R- Il paraît qu'il y a au CSA, pour la première fois de l'histoire du CSA, R. Arhab qui a fait son entrée dans cette belle institution, ça c'est de la diversité.
Q- Et c'est grâce à vous ?
R- Non, c'est grâce à la loi Egalité des chances, c'est grâce, oui, à l'action que nous avons poussée sur le terrain de la diversité. Faire comprendre au plus haut niveau qu'on a besoin à la télévision française de voir de la diversité, des gueules nouvelles, pas autant que dans l'équipe nationale de football, on ne va pas aller jusque là, mais enfin, un peu quoi, juste pour dire, là : il y a des gueules nouvelles à la télévision.
Q- Vous êtes très sévère avec N. Sarkozy.
R- C'est moi qui suis sévère ?
Q- Est-ce que vous êtes sévère aussi avec S. Royal ?

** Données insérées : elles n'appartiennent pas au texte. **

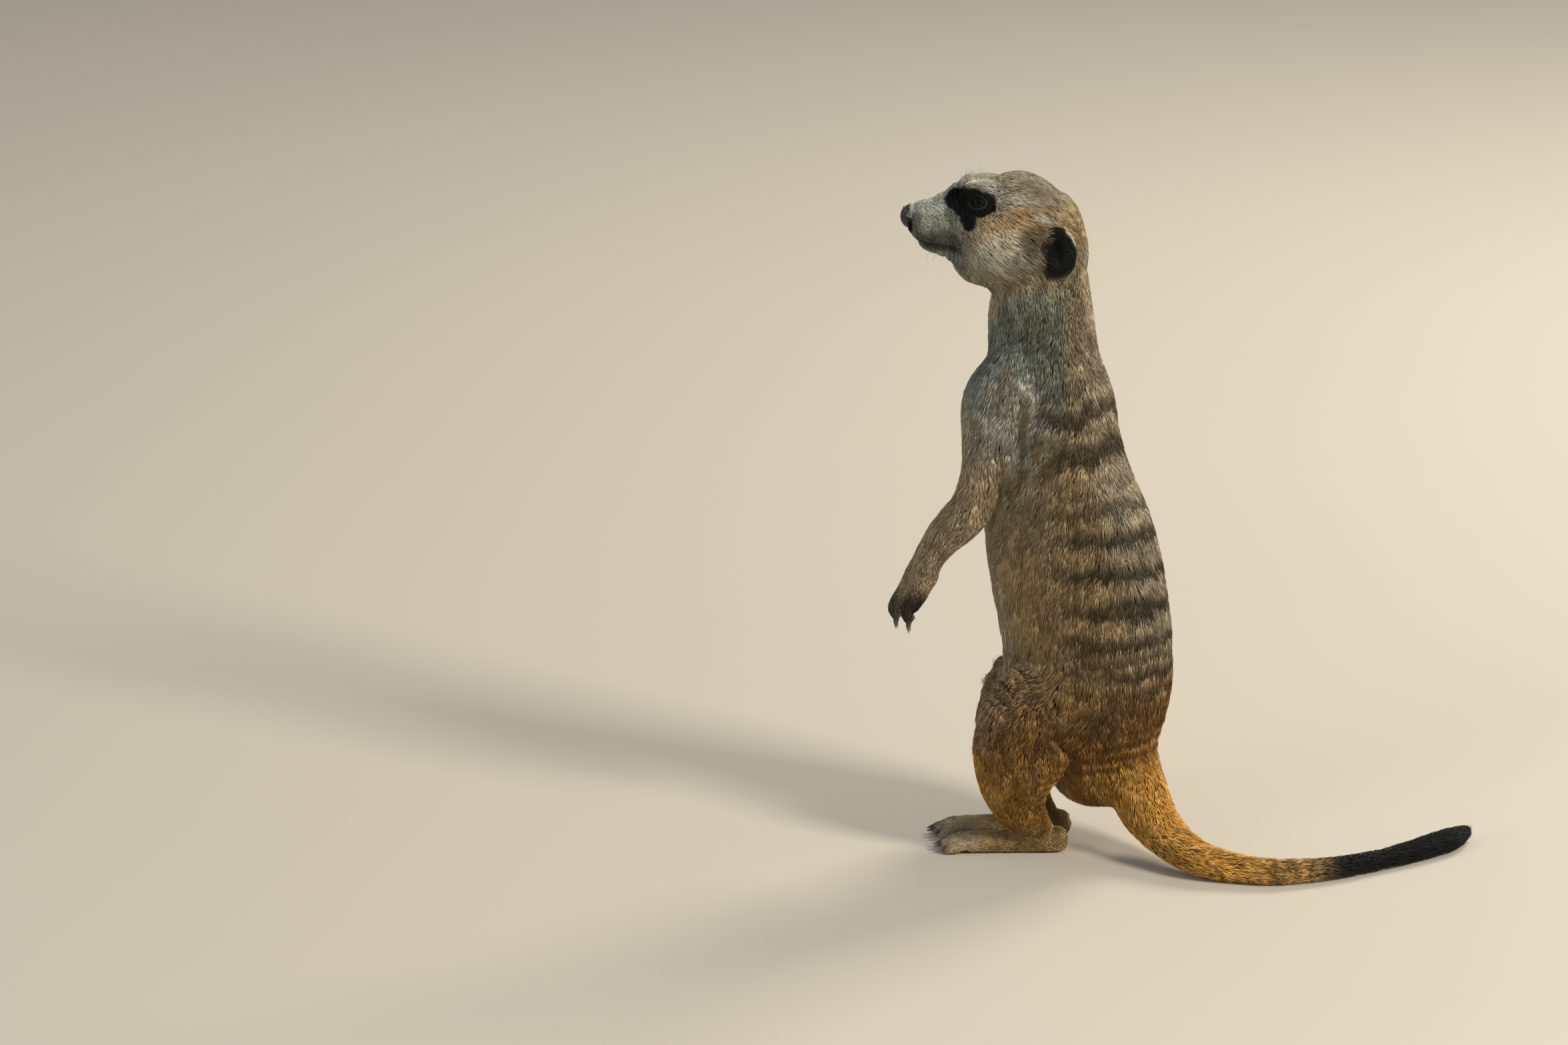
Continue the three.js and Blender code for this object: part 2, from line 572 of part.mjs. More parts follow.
function buildHead() {
  let head = region("trunk", ROOM.head, CELL.head, false);
  for (const side of [-1, 1]) {
    const eyeAt = [HEAD[0] + EYE.at[0], HEAD[1] + side * EYE.at[1], HEAD[2] + EYE.at[2]];
    const ball = (radius) => new THREE.SphereGeometry(radius, 10, 7).translate(...eyeAt);
    head = head.subtract(solidOf(ball(EYE.radius + GAP)));
    add(side < 0 ? "eye_left" : "eye_right", solidOf(ball(EYE.radius)), "eye");
  }
  const ear = (side) => {
    const [middle, half] = EAR_SHELL;
    const at = [HEAD[0] + middle[0], HEAD[1] + side * middle[1], HEAD[2] + middle[2]];
    const room = (grow) =>
      solidOf(new THREE.SphereGeometry(1, 12, 8).scale(...half.map((v) => EAR_ROOM * v + grow)).translate(...at));
    const field = (p) => body(p).d;
    const wide = half.map((v) => v * EAR_ROOM + CELL.ear);
    const exact = surfaceNet(field, at.map((v, k) => v - wide[k]), at.map((v, k) => v + wide[k]), CELL.ear);
    add(side < 0 ? "ear_left" : "ear_right", solidOf(exact).intersect(room(0)), "dark");
    head = head.subtract(room(GAP));
  };
  sides.forEach((_, i) => ear(i * 2 - 1));
  add("nose", slices(region("trunk", ROOM.nose, CELL.nose, false), [CUTS.nose])[0], "dark");
  const rest = slices(head, [CUTS.nose])[1];
  const [fx, fz] = MOUTH.front;
  const [cx, cz] = MOUTH.corner;
  const run = cx - fx;
  const drop = Math.atan2(cz - fz, run);
  const mouthBlock = (grow) =>
    solidOf(
      new THREE.BoxGeometry(run + MOUTH.ahead + 2 * grow, 2 * MOUTH.halfWidth, MOUTH.depth + 2 * grow)
        .translate((run - MOUTH.ahead) / 2, 0, -MOUTH.depth / 2)
        .rotateY(-drop)
        .translate(HEAD[0] + fx, HEAD[1], HEAD[2] + fz),
    );
  add("jaw", rest.intersect(mouthBlock(0)), "fur");
  add("head", rest.subtract(mouthBlock(GAP)), "fur");
}

function buildTrunk() {
  add("neck", region("trunk", ROOM.neck, CELL.neck, false), "fur");
  const [rump, loin, chest] = slices(region("trunk", ROOM.trunk, CELL.trunk), [CUTS.rump, CUTS.loin]);
  add("rump", rump, "fur");
  add("loin", loin, "fur");
  add("chest", chest, "fur");
}

// A curved horn from a point inside its digit, or the pocket that gives it room.
function claw(start, kind, room = 0) {
  const rings = [0, 0.5];
  const direction = vec(kind.along).normalize();
  const curl = vec(kind.bend);
  const root = vec(start).addScaledVector(direction, -room);
  const length = kind.length + 2 * room;
  const at = (t) => root.clone().addScaledVector(direction, length * t).addScaledVector(curl, length * t * t);
  const points = [];
  for (const t of rings) {
    const heading = direction.clone().addScaledVector(curl, 2 * t).normalize();
    const across = heading.clone().cross(new THREE.Vector3(0, 1, 0)).normalize();
    const other = heading.clone().cross(across);
    for (let i = 0; i < CLAW_SIDES; i++) {
      const angle = (i / CLAW_SIDES) * 2 * Math.PI;
      const radius = kind.radius * (1 - CLAW_TAPER * t) + 1.3 * room;
      const offset = across.clone().multiplyScalar(Math.cos(angle) * radius * CLAW_HEIGHT);
      points.push(at(t).add(offset).addScaledVector(other, Math.sin(angle) * radius));
    }
  }
  points.push(at(0), at(1));
  const [base, tip] = [points.length - 2, points.length - 1];
  const faces = [];
  const last = (rings.length - 1) * CLAW_SIDES;
  for (let i = 0; i < CLAW_SIDES; i++) {
    const j = (i + 1) % CLAW_SIDES;
    faces.push(base, j, i, tip, last + i, last + j);
    faces.push(i, j, CLAW_SIDES + i, j, CLAW_SIDES + j, CLAW_SIDES + i);
  }
  const geometry = new THREE.BufferGeometry();
  geometry.setAttribute("position", new THREE.Float32BufferAttribute(points.flatMap((p) => p.toArray()), 3));
  geometry.setIndex(faces);
  return solidOf(geometry);
}

// Adds a claw at each place and takes its pocket out of the paw.
function setClaws(paw, places, kind, name) {
  places.forEach((place, i) => {
    paw = paw.subtract(claw(place, kind, GAP));
    add(`${name}_${i + 1}`, claw(place, kind), "claw");
  });
  return paw;
}

function buildArm(side) {
  const arm = region(side + "_arm", ROOM["arm_" + side], CELL.arm);
  const [fore, upper] = slices(arm, [CUTS["elbow_" + side]]);
  add("upper_arm_" + side, upper, "fur");
  add("forearm_" + side, fore, "fur");
  const paw = region(side + "_arm", ROOM["hand_" + side], CELL.hand, false);
  const ends = DIGIT_SPREAD.map((s) => {
    const [x, y, z] = fingerRows(HANDS[side], s)[2];
    return [x + 0.2, y, z - FINGER_RADIUS * 0.2];
  });
  add("hand_" + side, setClaws(paw, ends, HAND_CLAW, "claw_hand_" + side), "dark");
}

function buildLeg(side) {
  const knee = CUTS["knee_" + side];
  add("thigh_" + side, slices(region(side + "_leg", ROOM["thigh_" + side], CELL.thigh), [knee])[1], "fur");
  add("shank_" + side, slices(region(side + "_leg", ROOM["shank_" + side], CELL.shank), [knee])[0], "rufous");
  const paw = region(side + "_leg", ROOM["foot_" + side], CELL.foot, false);
  const ends = DIGIT_SPREAD.map((s) => {
    const [x, y, z] = toeRows(FEET[side], s)[0];
    return [x - TOE_RADIUS * 0.25, y, z + 0.9];
  });
  add("foot_" + side, setClaws(paw, ends, FOOT_CLAW, "claw_foot_" + side), "fur");
}

function buildTail() {
  const base = region("tail", ROOM.tail_root, CELL.arm);
  const rest = slices(region("tail", ROOM.tail, CELL.tail, false), [CUTS.tail_root])[1];
  const [middle, end, tip] = slices(rest, [CUTS.tail_middle, CUTS.tail_end]);
  add("tail_root", slices(base, [CUTS.tail_root])[0], "rufous");
  add("tail_middle", middle, "rufous");
  add("tail_end", end, "rufous");
  add("tail_tip", tip, "dark");
}

buildHead();
buildTrunk();
sides.forEach(buildArm);
sides.forEach(buildLeg);
buildTail();
meerkat.position.set(-BODY_CENTRE[0], -BODY_CENTRE[1], 0);

export default meerkat;
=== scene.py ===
"""Skin, coat, eyes, nose and claws of a life-size meerkat that stands upright on its hind feet.

The body is one field of blended tubes and lumps, in millimetres: it looks along -X, its left is
towards -Y, and the floor is z = 0. The skin is the field's surface, sunk by the depth of the coat.
The coat is thousands of thin closed tufts rooted on that skin. All meshes end up in metres.
"""

import json
import math

import bpy
import numpy as np
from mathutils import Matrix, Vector

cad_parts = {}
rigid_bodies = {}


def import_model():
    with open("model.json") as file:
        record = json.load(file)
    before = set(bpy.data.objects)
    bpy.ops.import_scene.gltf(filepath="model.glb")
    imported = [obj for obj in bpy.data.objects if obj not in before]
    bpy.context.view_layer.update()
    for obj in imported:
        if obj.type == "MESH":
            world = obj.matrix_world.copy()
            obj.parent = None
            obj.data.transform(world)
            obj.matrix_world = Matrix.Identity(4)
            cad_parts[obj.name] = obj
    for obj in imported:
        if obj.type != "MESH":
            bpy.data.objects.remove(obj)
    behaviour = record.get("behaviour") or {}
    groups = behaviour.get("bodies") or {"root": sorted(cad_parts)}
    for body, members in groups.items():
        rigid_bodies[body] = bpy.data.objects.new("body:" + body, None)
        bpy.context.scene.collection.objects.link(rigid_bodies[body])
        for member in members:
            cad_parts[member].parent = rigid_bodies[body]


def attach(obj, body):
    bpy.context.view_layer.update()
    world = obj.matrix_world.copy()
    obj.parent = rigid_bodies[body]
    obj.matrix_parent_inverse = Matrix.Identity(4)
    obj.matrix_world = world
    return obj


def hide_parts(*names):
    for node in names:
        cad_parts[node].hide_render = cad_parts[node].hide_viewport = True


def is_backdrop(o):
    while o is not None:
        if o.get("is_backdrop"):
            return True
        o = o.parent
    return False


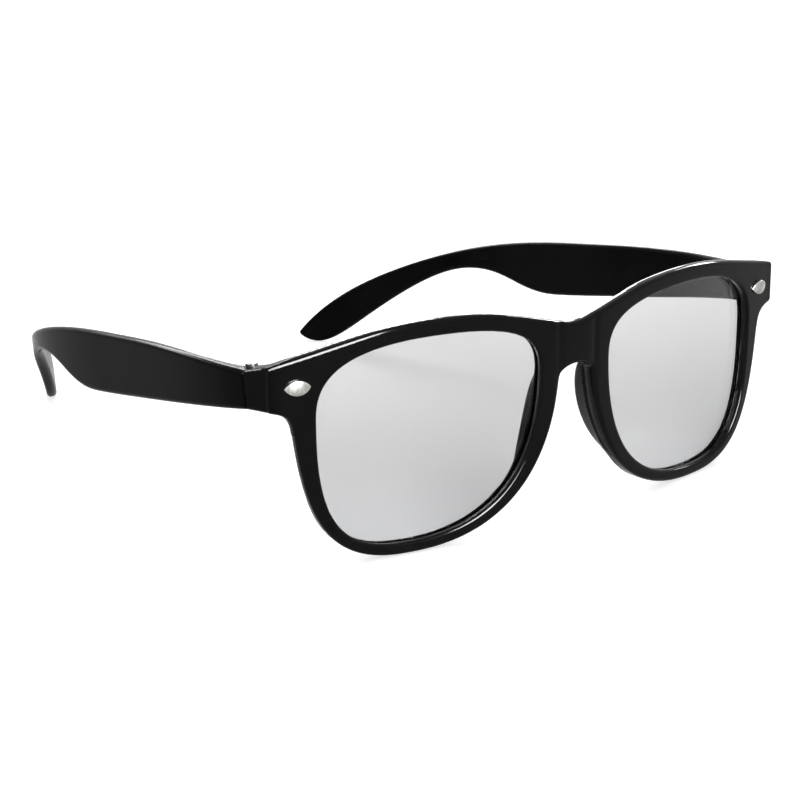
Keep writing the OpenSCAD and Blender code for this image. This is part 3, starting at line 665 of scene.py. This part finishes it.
# %% [markdown]
# ## The lenses
# A lens is cut to the opening's outline, grown by the depth of the groove, and lies on the
# same shallow arc as the face. Its shape is a rule, so Geometry Nodes make it: the outline
# is a closed pen curve, a short section line is swept round it, and one Set Position node
# draws each ring in towards the middle and lays it on the arc. Changing the curve or the
# modifier's inputs changes the lens.


# %% Outline curve of a lens
def outline_curve(name):
    curve = bpy.data.curves.new(name, "CURVE")
    curve.dimensions = "3D"
    curve.resolution_u = 32
    spline = curve.splines.new("BEZIER")
    spline.bezier_points.add(3)
    spline.use_cyclic_u = True
    for i, point in enumerate(spline.bezier_points):
        node = lens_nodes[i]
        point.handle_left_type = point.handle_right_type = "FREE"
        point.co = (*ahead(node, 0), 0)
        point.handle_left = (*ahead(node, -node[3]), 0)
        point.handle_right = (*ahead(node, node[4]), 0)
    return in_scene(name, curve)


# %% Short ways to add and link nodes
class Wiring:
    """A node tree, with short ways to add nodes to it and to feed them."""

    def __init__(self, tree):
        self.tree = tree

    def feed(self, node, sockets):
        """Gives a node's sockets plain values, or links outputs of other nodes to them."""
        for socket, value in sockets.items():
            if isinstance(value, bpy.types.NodeSocket):
                self.tree.links.new(value, node.inputs[socket])
            else:
                node.inputs[socket].default_value = value

    def add(self, kind, sockets=None, **settings):
        """Adds a node, sets it, feeds it and returns its outputs."""
        node = self.tree.nodes.new(kind)
        for key, value in settings.items():
            setattr(node, key, value)
        self.feed(node, sockets or {})
        return node.outputs

    def maths(self, operation, *values, clamp=False):
        return self.add("ShaderNodeMath", dict(enumerate(values)), operation=operation, use_clamp=clamp)[0]

    def scaled(self, vector, factor):
        return self.add("ShaderNodeVectorMath", {0: vector, "Scale": factor}, operation="SCALE")["Vector"]

    def spread(self, value, low, high, from_low=0.3, from_high=0.7):
        """Stretches the range from_low to from_high over low to high, and stops at both ends."""
        return self.add("ShaderNodeMapRange", {
            "Value": value, "From Min": from_low, "From Max": from_high,
            "To Min": low, "To Max": high})["Result"]


# %% Steps of the lens
LENS_LENGTHS = {"Thickness": LENS_T, "Inset": LENS_INSET, "Groove": GROOVE, "Face radius": FACE_R}
LENS_COUNTS = {"Points round": 200, "Rings": 44}
SIDE_SHARE, EDGE_SHARE = 0.47, 0.06  # of the section: each side of the lens, and its edge
WELD = 0.001


def keep(lens, geometry, kind, values):
    """Lets each point of a curve keep values of one kind, and returns the node's outputs."""
    node = lens.tree.nodes.new("GeometryNodeCaptureAttribute")
    for label in values:
        node.capture_items.new(kind, label)
    lens.feed(node, {"Geometry": geometry, **values})
    return node.outputs


def swept_outline(lens, given):
    """Sweeps a section line round the outline. Each point of the mesh keeps its place and
    its way on the outline, and its share of the way along the section."""
    even = lens.add("GeometryNodeResampleCurve", {
        "Curve": given["Outline"], "Count": given["Points round"]})
    on_outline = keep(lens, even["Curve"], "VECTOR", {
        "Place": lens.add("GeometryNodeInputPosition")[0], "Way": lens.add("GeometryNodeInputTangent")[0]})
    section = lens.add("GeometryNodeMeshLine", {"Offset": (1, 0, 0), "Count": given["Rings"]},
                       mode="END_POINTS")
    as_curve = lens.add("GeometryNodeMeshToCurve", {"Mesh": section["Mesh"]})
    along = keep(lens, as_curve["Curve"], "FLOAT", {
        "Share": lens.add("GeometryNodeSplineParameter")["Factor"]})
    swept = lens.add("GeometryNodeCurveToMesh", {
        "Curve": on_outline["Geometry"], "Profile Curve": along["Geometry"]})
    return swept["Mesh"], on_outline, along["Share"]


def flat_place(lens, given, on_outline, share):
    """A point's place in the flat pattern: from the middle out to the edge and back again."""
    out = lens.maths("MINIMUM", lens.maths("DIVIDE", share, SIDE_SHARE),
                     lens.maths("DIVIDE", lens.maths("SUBTRACT", 1.0, share), SIDE_SHARE))
    spin = lens.add("ShaderNodeVectorRotate", {"Angle": math.pi / 2, "Vector": on_outline["Way"]},
                    rotation_type="Z_AXIS")
    edge = lens.add("ShaderNodeVectorMath", {
        0: on_outline["Place"], 1: lens.scaled(spin["Vector"], given["Groove"])}, operation="ADD")
    flat = lens.add("ShaderNodeSeparateXYZ", {
        0: lens.scaled(edge["Vector"], lens.maths("MINIMUM", out, 1.0))})
    return flat["X"], flat["Y"]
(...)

R- Je n'en parle même pas des socialistes, je ne les compte pas moi. Les socialistes qui en 81 ont prévu de faire la France Black-Blanc-Beur, en vingt-cinq ans, ils n'ont pas pu trouver un seul Arabe, ni un seul Noir pour en faire un candidat ou un député à l'Assemblée nationale. La traîtrise, l'hypocrisie socialiste depuis 81, je n'en parle pas.
Q- Vous n'allez pas vous faire que des amis.
R- Si, parce que j'ai fait une rupture tranquille, moi aussi, tranquillement.
Q- Avec qui ?
R- Avec ce qui ne me plaisait plus, mais en tous les cas, je ressors mon miroir : avec lui, je n'ai pas fait de rupture, je suis resté dans l'axe de mes convictions. J'avance toujours avec mes convictions devant moi, pas derrière, devant moi.
Merci A. Begag. William c'est à vous.
Q- W. Leymergie : Ben oui, je suis un peu inquiet : les vieilles, il a dit, "les vieilles gueules de la télé", il n'en veut plus, je le sens bien ça, c'est sous-jacent.
Non, non, mais il y en a dont on a besoin de leur expérience et de leurs compétences, William.
W. Leymergie : Merci beaucoup, je ne me sentais pas bien sur mon fauteuil. Bon, parfait, je reste. Messieurs, merci de votre visite au revoir.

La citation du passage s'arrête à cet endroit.